**WHAT IS EXPECTED**
Quote all of the entries word for word.

**THE RECORDS**
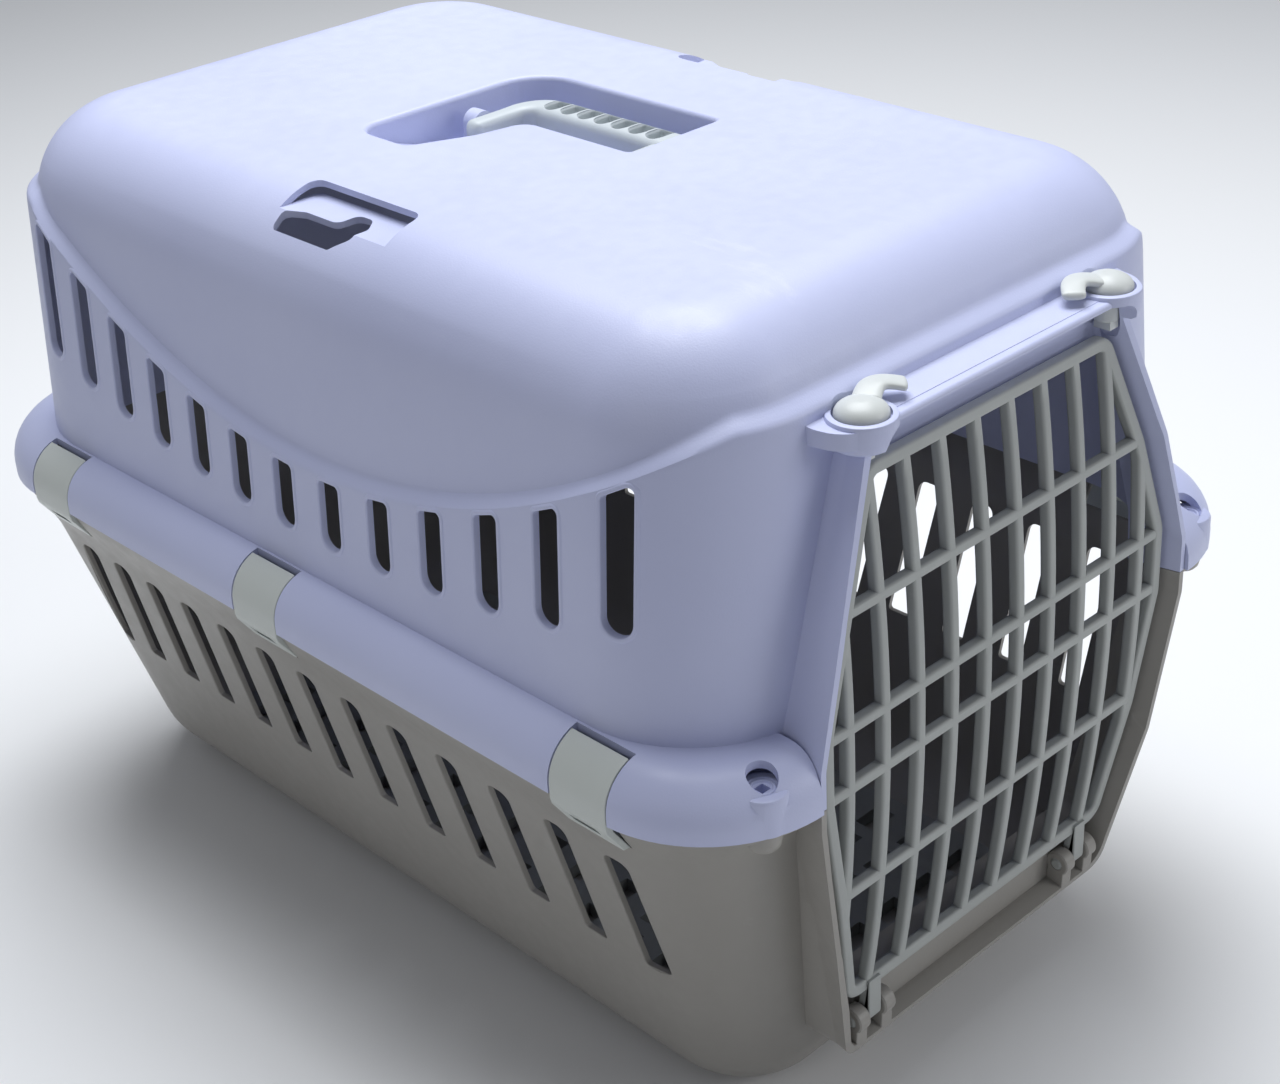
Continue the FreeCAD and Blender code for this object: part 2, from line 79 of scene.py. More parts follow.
def turnOutwards(mesh):
    # doubles merged, then normals made to agree and to give a volume above zero
    work = bmesh.new()
    work.from_mesh(mesh)
    bmesh.ops.remove_doubles(work, verts=work.verts, dist=0.000002)
    bmesh.ops.recalc_face_normals(work, faces=work.faces)
    if work.calc_volume(signed=True) < 0:
        bmesh.ops.reverse_faces(work, faces=work.faces)
    work.to_mesh(mesh)
    work.free()


def tube(name, rings, closeRows=False):
    # rings is rows x columns x 3; a row is a closed loop, and the end rows are capped unless the rows close
    rows, columns = rings.shape[:2]
    caps = [] if closeRows else [list(range(columns)), list(range((rows - 1) * columns, rows * columns))]
    mesh = newMesh(name, rings.reshape(-1, 3), gridFaces(rows, columns, closeRows=closeRows), caps)
    turnOutwards(mesh)
    return newPiece(name, mesh)


def settled(piece):
    # the piece with its modifiers worked in
    graph = bpy.context.evaluated_depsgraph_get()
    mesh = bpy.data.meshes.new_from_object(piece.evaluated_get(graph))
    piece.modifiers.clear()
    piece.data = mesh
    return piece


def combine(piece, tools, operation):
    # one boolean step for each tool, which is then thrown away
    for tool in tools:
        step = piece.modifiers.new("step", "BOOLEAN")
        step.operation = operation
        step.solver = "MANIFOLD"
        step.object = tool
        settled(piece)
        bpy.data.objects.remove(tool)
    return piece


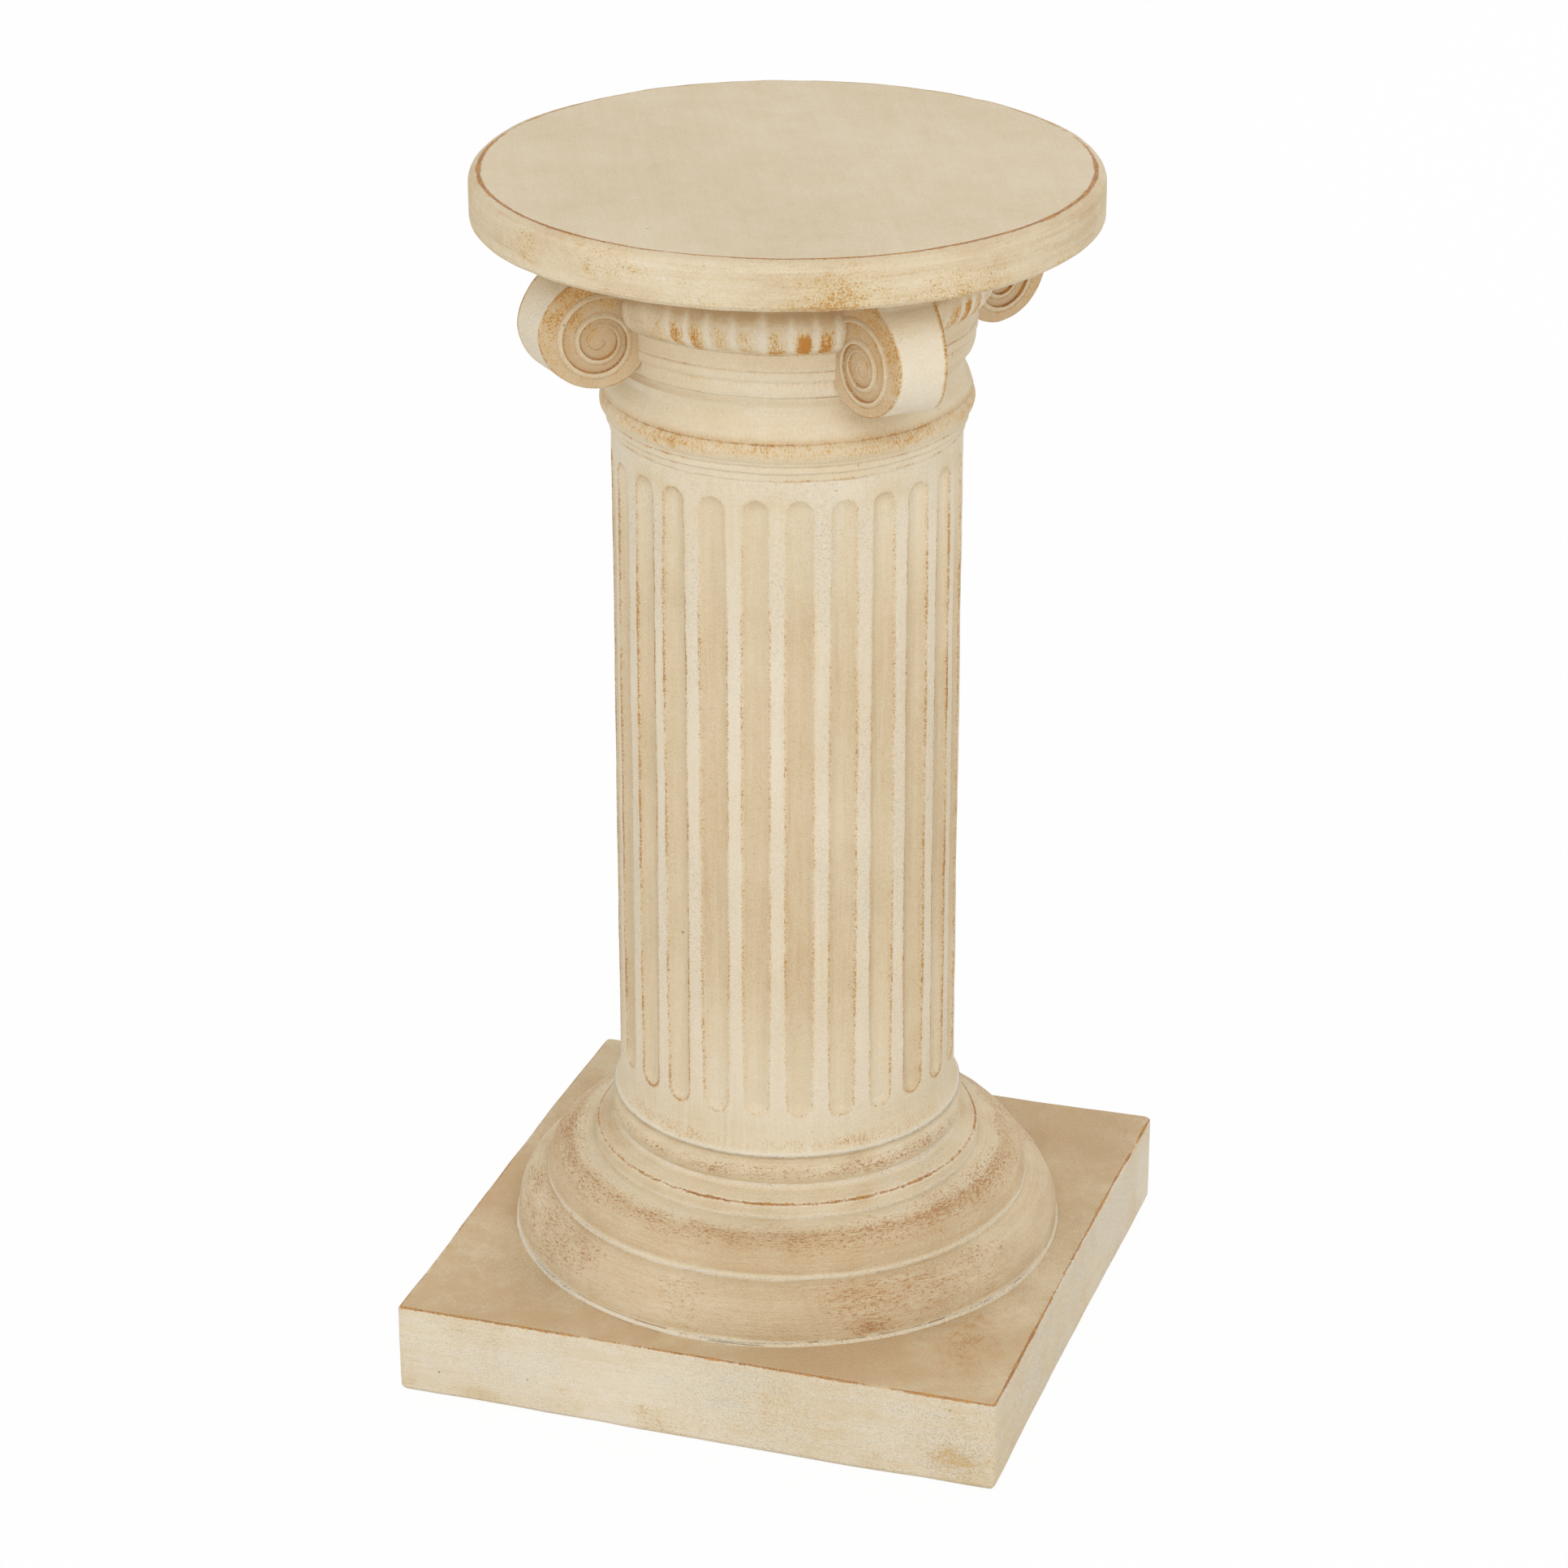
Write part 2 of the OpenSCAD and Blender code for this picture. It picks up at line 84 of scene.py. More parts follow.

**FULL SOLUTION**
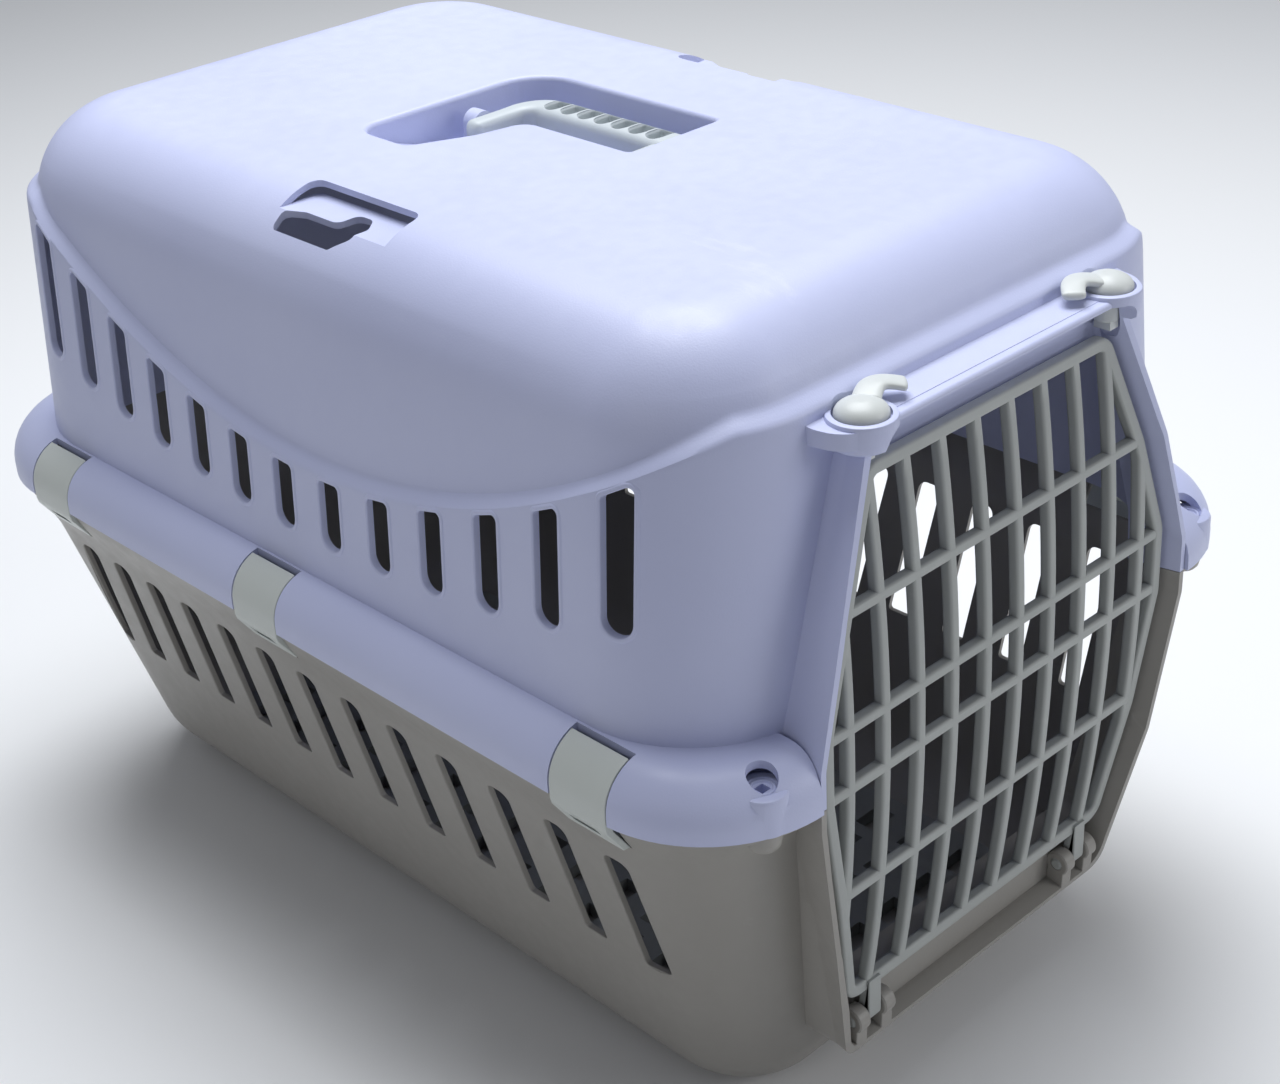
Continue the FreeCAD and Blender code for this object: part 2, from line 79 of scene.py. More parts follow.
def turnOutwards(mesh):
    # doubles merged, then normals made to agree and to give a volume above zero
    work = bmesh.new()
    work.from_mesh(mesh)
    bmesh.ops.remove_doubles(work, verts=work.verts, dist=0.000002)
    bmesh.ops.recalc_face_normals(work, faces=work.faces)
    if work.calc_volume(signed=True) < 0:
        bmesh.ops.reverse_faces(work, faces=work.faces)
    work.to_mesh(mesh)
    work.free()


def tube(name, rings, closeRows=False):
    # rings is rows x columns x 3; a row is a closed loop, and the end rows are capped unless the rows close
    rows, columns = rings.shape[:2]
    caps = [] if closeRows else [list(range(columns)), list(range((rows - 1) * columns, rows * columns))]
    mesh = newMesh(name, rings.reshape(-1, 3), gridFaces(rows, columns, closeRows=closeRows), caps)
    turnOutwards(mesh)
    return newPiece(name, mesh)


def settled(piece):
    # the piece with its modifiers worked in
    graph = bpy.context.evaluated_depsgraph_get()
    mesh = bpy.data.meshes.new_from_object(piece.evaluated_get(graph))
    piece.modifiers.clear()
    piece.data = mesh
    return piece


def combine(piece, tools, operation):
    # one boolean step for each tool, which is then thrown away
    for tool in tools:
        step = piece.modifiers.new("step", "BOOLEAN")
        step.operation = operation
        step.solver = "MANIFOLD"
        step.object = tool
        settled(piece)
        bpy.data.objects.remove(tool)
    return piece


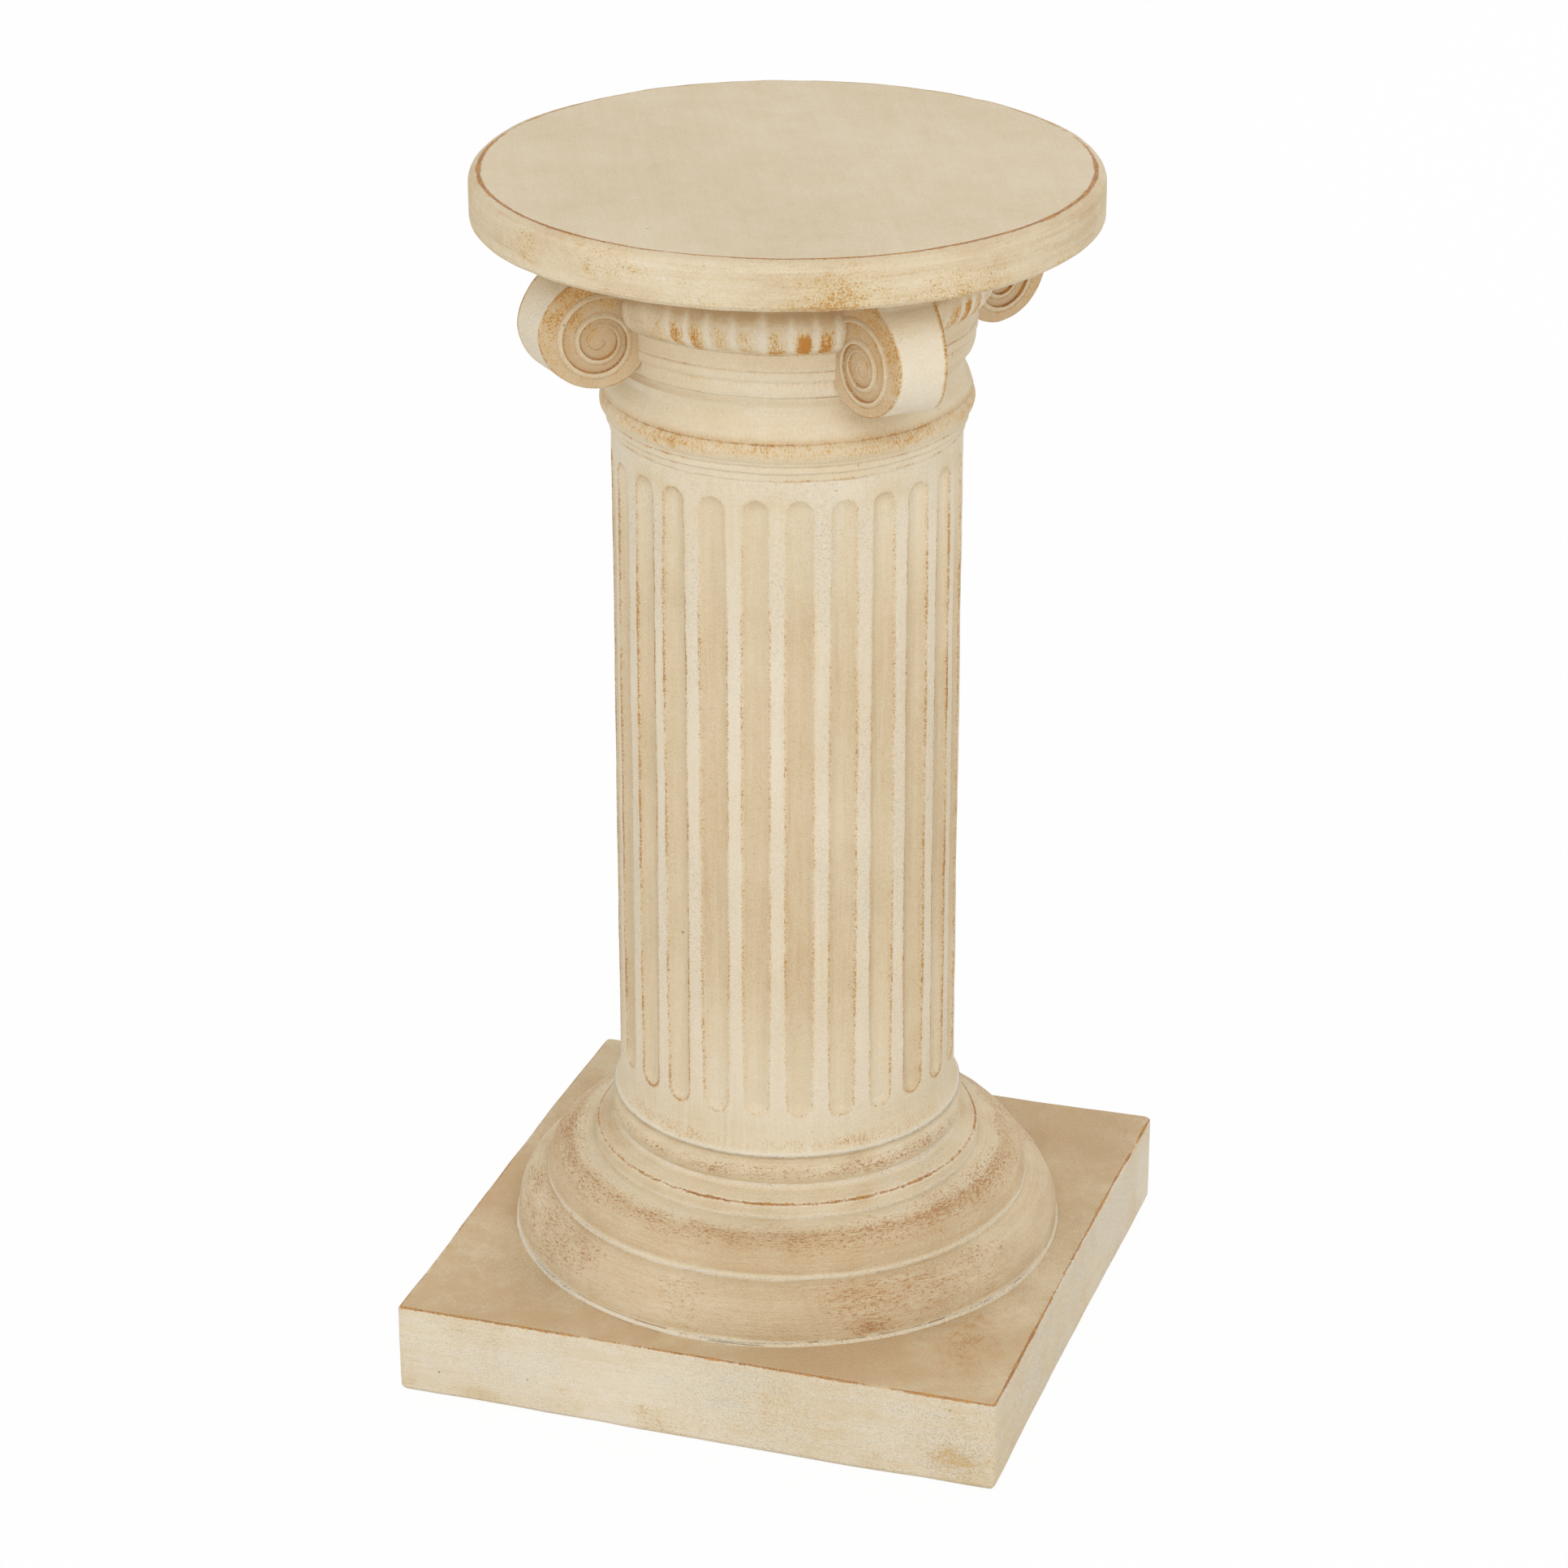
Write part 2 of the OpenSCAD and Blender code for this picture. It picks up at line 84 of scene.py. More parts follow.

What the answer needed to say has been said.